You should not give credit based on lines of code to measure the productivity, which we know from extensive experience is a horrible metric because people will just publish bloated code.
If you’ll be judged on the number of libraries, people just split one library into two. If we want a proxy measure like h-index to measure the contributions of software engineers, we need a system that captures the equivalent of citations, but I am not sure what that should be.
I think there are things like the Journal of Open Source Software. JOSS papers are nice because it is more dynamic than a static journal article. It can evolve with the contributors rather than just be a definitive list of authors. For instance, I join a project a week after they submit their paper and then spend the next three years doing tons of contributions to their project and then everyone just cites the paper and I don’t get any credit for that.
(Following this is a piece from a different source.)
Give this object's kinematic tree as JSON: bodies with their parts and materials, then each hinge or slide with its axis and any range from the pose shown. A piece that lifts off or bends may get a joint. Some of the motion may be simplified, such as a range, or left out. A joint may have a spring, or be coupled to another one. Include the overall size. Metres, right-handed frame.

A contributor model is a better way to measure what people produced and how they contributed to a project.
I found it useful to try to do fewer things better.
What is the most important tip you would like to give to the programming community?
I found it useful to try to do fewer things better. It is hard but I have found it tends to be rewarding! I found that when I shifted my focus on getting better at specific topics it’s made a bigger difference in my career. It also affected my overall happiness of how I do research and what I do daily, what I enjoy doing, and has increased the impact I have had on the scientific community, in general, knowing that more people are using and building on what I have done.